Heretics and Heroes
by digby
Lambert links to this Krugman blog post and a Wall Street Journal article revisiting a meeting of economists back in 2005.
Krugman:
Two things are really striking here. First is the obsequiousness toward Alan Greenspan. To be fair, the 2005 Jackson Hole event was a sort of Greenspan celebration; still, it does come across as excessive — dangerously close to saying that if the Great Greenspan says something, it must be so. Second is the extreme condescension toward Rajan — a pretty serious guy — for having the temerity to suggest that maybe markets don’t always work to our advantage. Larry Summers, I’m sorry to say, comes off particularly badly. Only my colleague Alan Blinder, defending Rajan “against the unremitting attack he is getting here for not being a sufficiently good Chicago economist”, emerges with honor.
As Lambert points out, the words condescension and obsequious are perfect descriptors for a whole range of village behaviors on any number of issues.
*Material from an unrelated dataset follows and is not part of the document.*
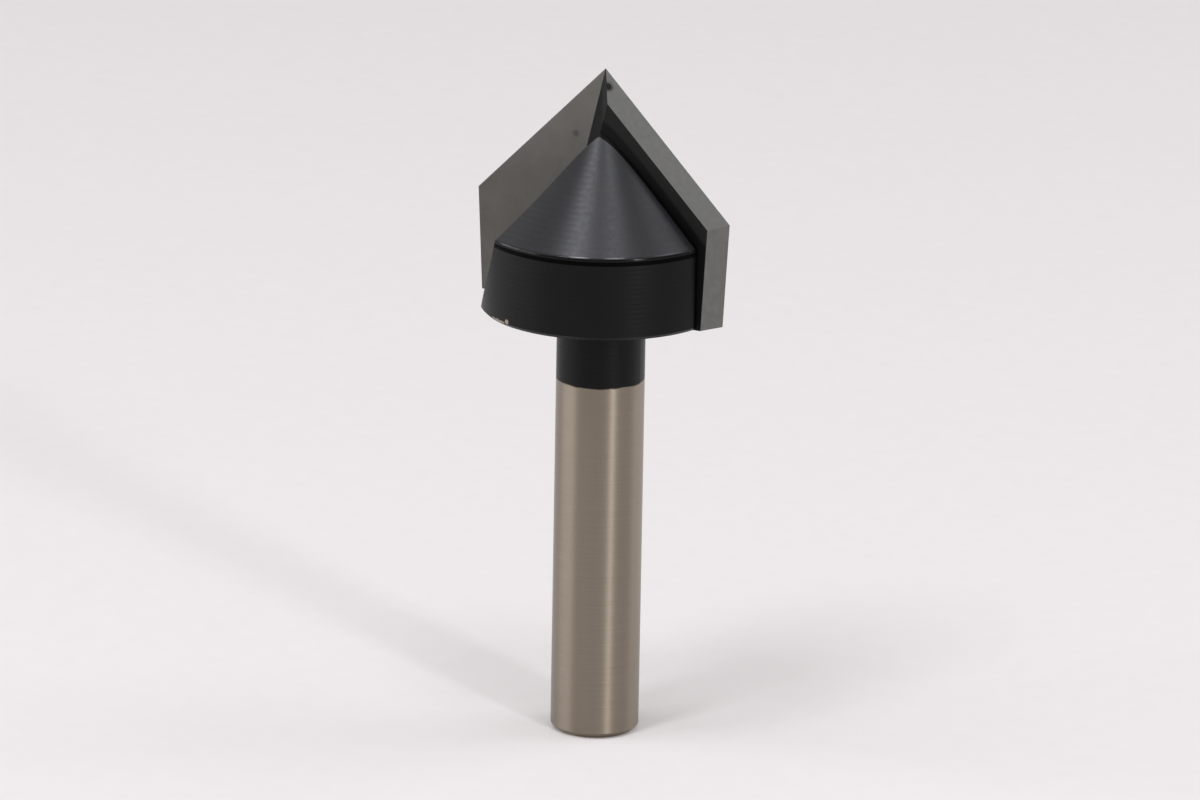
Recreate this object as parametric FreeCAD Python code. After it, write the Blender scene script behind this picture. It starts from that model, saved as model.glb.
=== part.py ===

Greenspan is, of course, an uber-villager, married to one of the most important beltway media mavens and who, for the past two decades, was considered a living example of the the non-partisan wise man. Except,of course, he was actually an Ayn Rand extremist who grubbed around in politics with as much glee as any Louisiana congressman. But you couldn't say that. In fact, during the 2000 election we came close to having him legally declared a living God --- a Pharoah of Finance, who could not be questioned lest the sun turn cold.
Why anyone ever thought that a man who openly followed a creed which literally claims that captains of industry can do no wrong because capitalism is a moral system based upon self-interest was anything but a fool is beyond me, but they didn't. He was in a state of "shocked disbelief" when that turned out not to be true:
"I have found a flaw," said Greenspan, referring to his economic philosophy. "I don't know how significant or permanent it is. But I have been very distressed by that fact."
"I made a mistake in presuming that the self-interests of organisations, specifically banks and others, were such that they were best capable of protecting their own shareholders and their equity in the firms.
I wouldn't have believed that anyone but the most starry eyed 17 year old John Galt fanboy could be that naive. But he was and most of the Greenspan groupies and sycophants never questioned it. But everyone should have known it --- it's a fundamental Ayn Rand tenet, which holds a puerile, romantic view of human nature that nobody but a fool would take seriously. And yet, for two decades the man was the national financial genius who could not be opposed or lest one risked expulsion from the village.
He is one of the reasons I no longer have any trust at all in the great man theory. I know that people need heroes, but in our celebrity worshiping culture we take it to such ridiculous extremes that it turns dissent and questions into heresy. I no longer find it particularly useful to think in those terms much at all.
Greenspan may be one who stands out considering the horrifying ramifications, but there are many of these elders whose "reputations" have led us straight into disaster. (Colin Powell comes to mind.) Maybe it's time America gives the hero/wise man/guru concept a rest.